President Abdulla Yameen has set up a rival council to govern the Progressive Party of the Maldives after a court stripped its leader, Maumoon Abdul Gayoom, of all of his powers.
The ruling party has descended into open warfare with Yameen locked in a battle with his half-brother and former president for control over the party.
Gayoom, who remains defiant, had convened a council of his own supporters earlier in the day, and announced that he would appeal the “unlawful” civil court verdict, which had also installed Yameen, who sits on the governing council as an advisor, as the leader of the PPM.
“This is the real PPM. I am repeatedly telling you that those behind President Yameen is the real PPM,” declared MP Abdul Raheem Abdulla after the rival council’s first meeting on Sunday.
The Yameen council has appointed its own secretary general and representatives for all-party talks with the government. Abdul Raheem, who Gayoom sacked from the party’s vice-presidency on Saturday, was restored and MP Abdulla Khaleel was selected as the secretary general.
Abdul Raheem and majority leader, Ahmed Nihan, will represent the PPM at the all-party talks with the government, the council decided.
Yameen will set up office in different premises, Abdul Raheem also announced.
“President Yameen does not want to go in to the party office [controlled by Gayoom] until the appeals process is completed. So we will open a new office and as ordered by the court, President Yameen will lead the party,” he said.
Ghassan Maumoon, Gayoom’s youngest son, was the only common member on both councils. A majority of the Yameen council comprises of cabinet ministers and MPs, while Gayoom’s includes all of his four children, former home minister Umar Naseer, and long-time loyalists and gender equality advocates, Aneesa Ahmed and Rashidha Yoosuf.

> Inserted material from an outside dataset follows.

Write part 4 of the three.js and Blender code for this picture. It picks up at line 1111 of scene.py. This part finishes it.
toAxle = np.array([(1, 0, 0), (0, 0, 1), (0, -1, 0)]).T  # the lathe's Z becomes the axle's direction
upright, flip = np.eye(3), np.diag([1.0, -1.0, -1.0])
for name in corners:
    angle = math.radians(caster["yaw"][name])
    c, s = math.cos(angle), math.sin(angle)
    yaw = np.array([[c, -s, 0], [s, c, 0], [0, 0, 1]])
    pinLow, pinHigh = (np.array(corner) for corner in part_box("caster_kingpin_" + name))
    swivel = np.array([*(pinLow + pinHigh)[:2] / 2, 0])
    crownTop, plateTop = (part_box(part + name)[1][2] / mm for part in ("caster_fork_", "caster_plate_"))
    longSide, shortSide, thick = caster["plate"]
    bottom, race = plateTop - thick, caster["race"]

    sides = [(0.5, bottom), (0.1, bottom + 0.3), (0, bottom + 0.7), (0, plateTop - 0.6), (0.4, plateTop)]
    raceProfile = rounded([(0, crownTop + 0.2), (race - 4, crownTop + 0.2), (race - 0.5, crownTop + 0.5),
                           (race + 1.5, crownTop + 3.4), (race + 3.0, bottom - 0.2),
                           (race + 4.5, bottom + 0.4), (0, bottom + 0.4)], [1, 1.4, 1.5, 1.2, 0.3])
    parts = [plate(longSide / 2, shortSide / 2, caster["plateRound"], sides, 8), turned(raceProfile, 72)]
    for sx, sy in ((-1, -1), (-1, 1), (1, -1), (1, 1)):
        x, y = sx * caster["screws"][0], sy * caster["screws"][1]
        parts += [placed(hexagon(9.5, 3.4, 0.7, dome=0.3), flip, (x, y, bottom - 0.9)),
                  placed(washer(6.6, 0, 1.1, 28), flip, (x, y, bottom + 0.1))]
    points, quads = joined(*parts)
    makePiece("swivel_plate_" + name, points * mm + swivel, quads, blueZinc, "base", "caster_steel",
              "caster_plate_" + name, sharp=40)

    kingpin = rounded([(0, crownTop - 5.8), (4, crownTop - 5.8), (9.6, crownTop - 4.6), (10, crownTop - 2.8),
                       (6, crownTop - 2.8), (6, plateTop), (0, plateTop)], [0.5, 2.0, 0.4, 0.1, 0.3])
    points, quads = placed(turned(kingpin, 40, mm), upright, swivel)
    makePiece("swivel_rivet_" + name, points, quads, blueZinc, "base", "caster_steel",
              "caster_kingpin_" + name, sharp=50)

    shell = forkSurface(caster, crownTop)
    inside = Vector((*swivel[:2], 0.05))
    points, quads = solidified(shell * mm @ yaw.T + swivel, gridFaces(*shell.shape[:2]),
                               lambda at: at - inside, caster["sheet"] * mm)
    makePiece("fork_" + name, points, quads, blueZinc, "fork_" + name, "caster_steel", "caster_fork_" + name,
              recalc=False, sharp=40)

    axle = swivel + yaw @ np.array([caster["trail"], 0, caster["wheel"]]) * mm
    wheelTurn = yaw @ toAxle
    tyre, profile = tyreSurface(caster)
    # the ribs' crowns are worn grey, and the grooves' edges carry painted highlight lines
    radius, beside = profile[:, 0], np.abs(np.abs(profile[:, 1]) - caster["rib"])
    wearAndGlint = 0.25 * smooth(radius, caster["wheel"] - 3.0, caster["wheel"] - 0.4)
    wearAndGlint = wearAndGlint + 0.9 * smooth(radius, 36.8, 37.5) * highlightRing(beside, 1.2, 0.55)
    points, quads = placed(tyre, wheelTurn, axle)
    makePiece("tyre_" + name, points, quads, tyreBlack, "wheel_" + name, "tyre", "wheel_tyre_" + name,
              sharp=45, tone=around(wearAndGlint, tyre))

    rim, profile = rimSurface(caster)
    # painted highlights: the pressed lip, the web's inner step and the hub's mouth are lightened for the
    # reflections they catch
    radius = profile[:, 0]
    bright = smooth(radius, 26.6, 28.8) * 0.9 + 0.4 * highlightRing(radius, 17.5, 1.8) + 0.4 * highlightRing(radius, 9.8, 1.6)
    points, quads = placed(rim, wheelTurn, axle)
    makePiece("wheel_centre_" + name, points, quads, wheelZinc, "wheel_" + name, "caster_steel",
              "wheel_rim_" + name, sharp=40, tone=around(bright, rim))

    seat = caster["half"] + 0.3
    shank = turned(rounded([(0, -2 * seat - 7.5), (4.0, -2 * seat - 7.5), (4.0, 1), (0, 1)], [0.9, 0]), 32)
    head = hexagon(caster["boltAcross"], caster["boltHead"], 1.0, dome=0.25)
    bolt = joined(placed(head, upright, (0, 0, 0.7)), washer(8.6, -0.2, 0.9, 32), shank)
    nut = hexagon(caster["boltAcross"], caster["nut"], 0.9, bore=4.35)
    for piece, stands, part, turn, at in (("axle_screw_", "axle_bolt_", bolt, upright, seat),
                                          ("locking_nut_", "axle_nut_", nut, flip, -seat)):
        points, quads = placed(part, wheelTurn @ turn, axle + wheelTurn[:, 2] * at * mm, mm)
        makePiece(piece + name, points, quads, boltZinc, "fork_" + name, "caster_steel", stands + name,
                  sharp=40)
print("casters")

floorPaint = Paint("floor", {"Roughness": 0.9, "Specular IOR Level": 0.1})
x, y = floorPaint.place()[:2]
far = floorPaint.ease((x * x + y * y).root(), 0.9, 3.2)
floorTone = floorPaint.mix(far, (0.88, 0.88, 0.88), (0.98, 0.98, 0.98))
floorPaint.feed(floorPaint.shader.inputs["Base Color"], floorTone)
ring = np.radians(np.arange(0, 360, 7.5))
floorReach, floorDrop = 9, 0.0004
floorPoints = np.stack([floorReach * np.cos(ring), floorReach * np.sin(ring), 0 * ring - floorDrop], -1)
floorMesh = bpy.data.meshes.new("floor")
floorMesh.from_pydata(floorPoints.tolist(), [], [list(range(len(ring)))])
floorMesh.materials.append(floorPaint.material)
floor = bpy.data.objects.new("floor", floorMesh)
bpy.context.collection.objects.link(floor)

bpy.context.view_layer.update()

Ghassan, a minister at the president’s office, did not quit the government as his sister, Foreign Minister Dunya Maumoon, did when the feud between the two Gayoom brothers broke into the open in July. He was implicated in a conspiracy to launder up to US$1.5billion through the Maldives central bank, according to an investigative documentary by Al Jazeera. Both Ghassan and the central bank denied the claim.

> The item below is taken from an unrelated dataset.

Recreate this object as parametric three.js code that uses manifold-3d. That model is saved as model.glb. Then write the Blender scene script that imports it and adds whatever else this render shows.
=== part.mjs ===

It was triggered by Gayoom’s refusal to endorse Yameen for the 2018 presidential election and advocacy against some government-sponsored legislation. Gayoom’s oldest son, MP Faris Maumoon, was expelled in July when he voted against a bill authorizing the government to lease islands for tourism without an open bidding process.
Gayoom subsequently suspended the party’s governing council, a majority of which was controlled by Yameen supporters, and announced a reform agenda to “restore democracy” within the party.
Two MPs loyal to Yameen then sought court action to force Gayoom to reconvene the council. They had also lodged a separate petition seeking Gayoom’s removal from the party leadership.
The verdict issued on Sunday morning, appeared to address both complaints, and came in Yameen’s favour, and installed the president as the head of the ruling party and ordered him to call a meeting within 24 hours. The petition to remove Gayoom was withdrawn after the favourable verdict.
Gayoom meanwhile claims that the judgment should not be enforced until the high court rules on an appeal, contending that the court does not have jurisdiction to remove the party’s president. A two-third majority vote by delegates at a PPM congress is needed for impeachment, according to the PPM’s charter.
The row has plunged the party into disarray amid preparations for the local council elections. The two factions are making separate arrangements.
Abdul Raheem said that the Yameen faction will begin accepting applications for the primary once their office is set up. The Gayoom faction has already put out a call for applicants.
The lawmaker went on to describe Gayoom’s actions as unlawful: “What is going on inside the PPM office is illegal. It is regrettable that President Maumoon has chosen to disobey the court.”
Responding to Gayoom’s claim that Yameen as the party’s chief advisor cannot get actively involved in managing the party, Abdul Raheem said: “This is a special situation. The party was not functioning, so the court order gave us a solution. Even though that is what the charter says, when that charter is being violated, there has to be another solution.
“We can’t allow the party to come to a halt because of the actions of one individual. This party does not belong to just one person or two. This party is connected to the interests of a large majority of Maldives. It [the court order] doesn’t violate the PPM statutes.”
Gayoom has meanwhile announced a public rally for October 31, the anniversary of the party.